## Exercise material
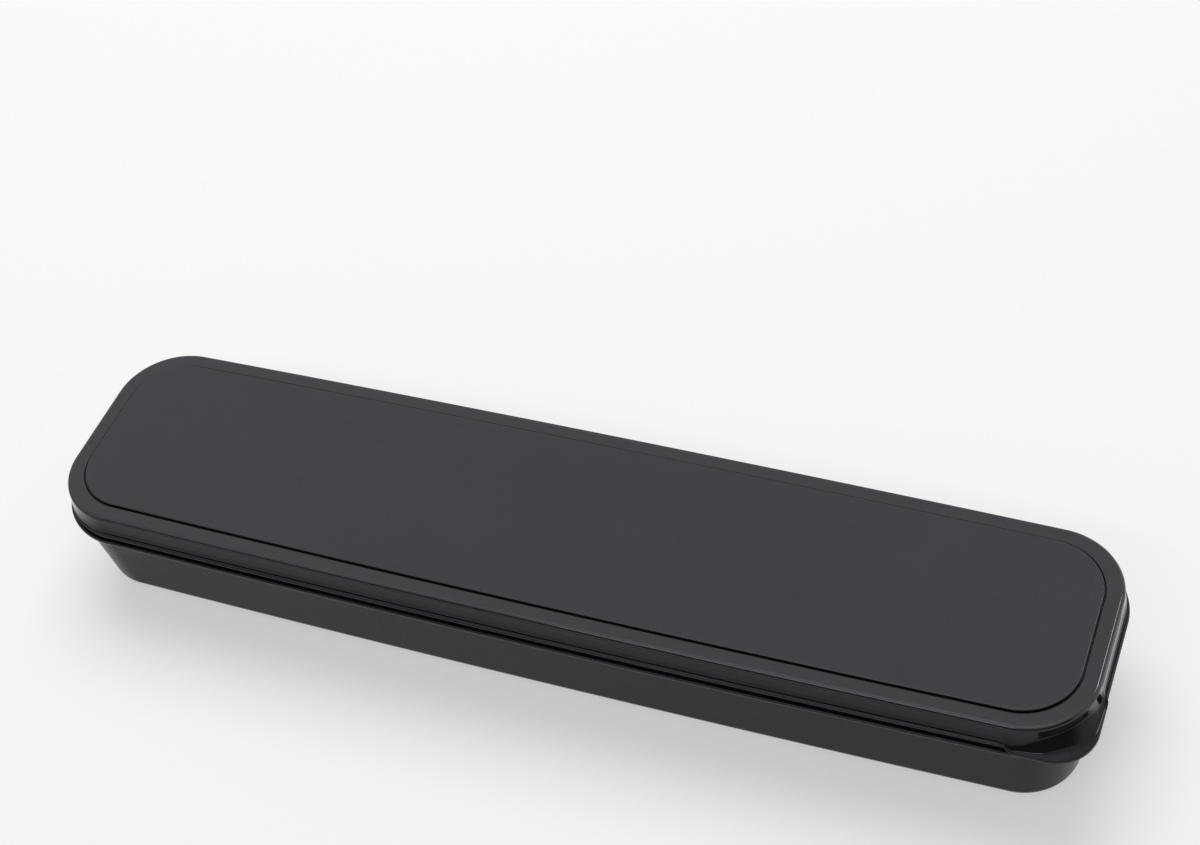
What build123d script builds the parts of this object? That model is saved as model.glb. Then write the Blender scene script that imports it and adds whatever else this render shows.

...

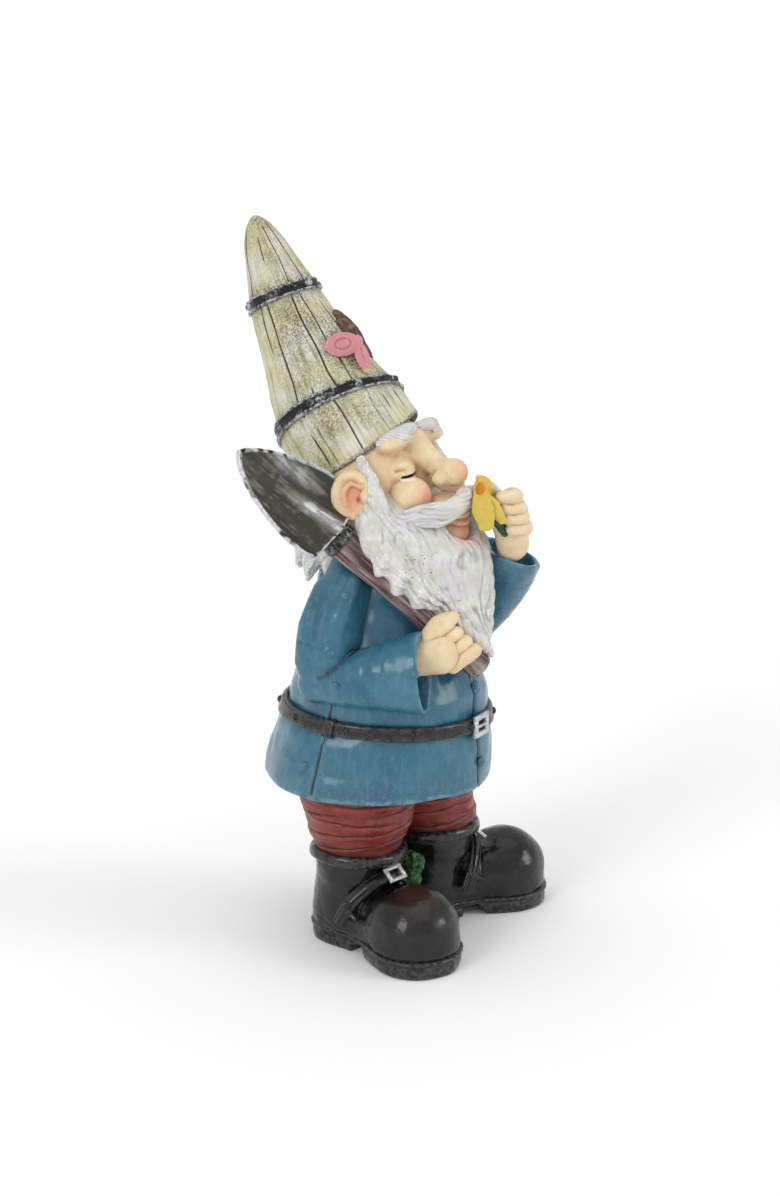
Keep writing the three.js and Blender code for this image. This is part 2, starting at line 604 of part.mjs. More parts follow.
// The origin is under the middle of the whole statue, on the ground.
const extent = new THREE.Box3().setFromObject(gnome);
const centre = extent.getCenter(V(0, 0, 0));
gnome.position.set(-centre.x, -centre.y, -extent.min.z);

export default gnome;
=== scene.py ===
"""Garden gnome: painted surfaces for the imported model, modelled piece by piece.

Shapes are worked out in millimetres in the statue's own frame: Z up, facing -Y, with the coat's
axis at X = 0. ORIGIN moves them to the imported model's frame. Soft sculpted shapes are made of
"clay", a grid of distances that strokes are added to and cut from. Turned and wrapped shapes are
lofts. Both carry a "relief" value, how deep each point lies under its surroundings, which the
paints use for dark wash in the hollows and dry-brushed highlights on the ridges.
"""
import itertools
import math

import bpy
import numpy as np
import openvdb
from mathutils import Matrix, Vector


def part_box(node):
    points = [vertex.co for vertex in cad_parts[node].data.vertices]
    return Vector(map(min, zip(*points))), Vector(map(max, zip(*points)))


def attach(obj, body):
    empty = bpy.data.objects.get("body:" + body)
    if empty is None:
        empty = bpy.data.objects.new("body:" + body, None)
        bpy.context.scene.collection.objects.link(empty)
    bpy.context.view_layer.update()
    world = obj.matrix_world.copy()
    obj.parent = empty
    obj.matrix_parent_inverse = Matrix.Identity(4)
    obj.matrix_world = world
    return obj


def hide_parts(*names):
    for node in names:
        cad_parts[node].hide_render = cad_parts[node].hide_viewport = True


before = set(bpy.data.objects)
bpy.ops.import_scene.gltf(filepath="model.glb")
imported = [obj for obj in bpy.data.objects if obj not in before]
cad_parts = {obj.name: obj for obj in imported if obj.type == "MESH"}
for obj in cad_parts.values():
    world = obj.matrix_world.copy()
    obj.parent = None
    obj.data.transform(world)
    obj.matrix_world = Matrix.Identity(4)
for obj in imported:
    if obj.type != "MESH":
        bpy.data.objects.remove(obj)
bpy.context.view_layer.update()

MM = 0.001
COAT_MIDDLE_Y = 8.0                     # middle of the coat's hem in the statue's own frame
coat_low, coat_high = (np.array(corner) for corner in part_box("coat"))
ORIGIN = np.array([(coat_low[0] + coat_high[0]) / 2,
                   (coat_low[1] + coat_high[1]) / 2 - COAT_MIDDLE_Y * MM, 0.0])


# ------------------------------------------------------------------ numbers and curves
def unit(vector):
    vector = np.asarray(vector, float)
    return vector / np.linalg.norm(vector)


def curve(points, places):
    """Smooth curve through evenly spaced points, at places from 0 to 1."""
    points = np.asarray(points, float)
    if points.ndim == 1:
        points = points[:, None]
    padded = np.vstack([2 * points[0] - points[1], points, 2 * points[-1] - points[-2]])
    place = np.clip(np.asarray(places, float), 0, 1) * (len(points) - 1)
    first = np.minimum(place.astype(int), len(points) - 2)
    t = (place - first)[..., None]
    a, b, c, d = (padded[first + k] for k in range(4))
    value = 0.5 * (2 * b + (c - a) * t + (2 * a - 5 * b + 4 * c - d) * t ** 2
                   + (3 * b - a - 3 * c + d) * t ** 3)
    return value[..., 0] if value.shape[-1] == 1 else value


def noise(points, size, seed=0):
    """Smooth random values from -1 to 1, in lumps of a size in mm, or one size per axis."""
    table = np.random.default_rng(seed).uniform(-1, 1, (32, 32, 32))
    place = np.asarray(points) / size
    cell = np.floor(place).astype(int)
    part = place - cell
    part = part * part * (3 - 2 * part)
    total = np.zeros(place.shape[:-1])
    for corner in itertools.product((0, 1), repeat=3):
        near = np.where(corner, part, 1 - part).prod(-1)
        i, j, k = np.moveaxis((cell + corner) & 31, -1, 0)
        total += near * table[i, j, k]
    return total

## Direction
Take the lines from the line with "obj.matrix_parent_inverse = Matrix.Identity(4)" through the line with "(coat_low[1] + coat_high[1])", both ends included, and give them again exactly, with nothing else.

## Response below
    obj.matrix_parent_inverse = Matrix.Identity(4)
    obj.matrix_world = world
    return obj


def hide_parts(*names):
    for node in names:
        cad_parts[node].hide_render = cad_parts[node].hide_viewport = True


before = set(bpy.data.objects)
bpy.ops.import_scene.gltf(filepath="model.glb")
imported = [obj for obj in bpy.data.objects if obj not in before]
cad_parts = {obj.name: obj for obj in imported if obj.type == "MESH"}
for obj in cad_parts.values():
    world = obj.matrix_world.copy()
    obj.parent = None
    obj.data.transform(world)
    obj.matrix_world = Matrix.Identity(4)
for obj in imported:
    if obj.type != "MESH":
        bpy.data.objects.remove(obj)
bpy.context.view_layer.update()

MM = 0.001
COAT_MIDDLE_Y = 8.0                     # middle of the coat's hem in the statue's own frame
coat_low, coat_high = (np.array(corner) for corner in part_box("coat"))
ORIGIN = np.array([(coat_low[0] + coat_high[0]) / 2,
                   (coat_low[1] + coat_high[1]) / 2 - COAT_MIDDLE_Y * MM, 0.0])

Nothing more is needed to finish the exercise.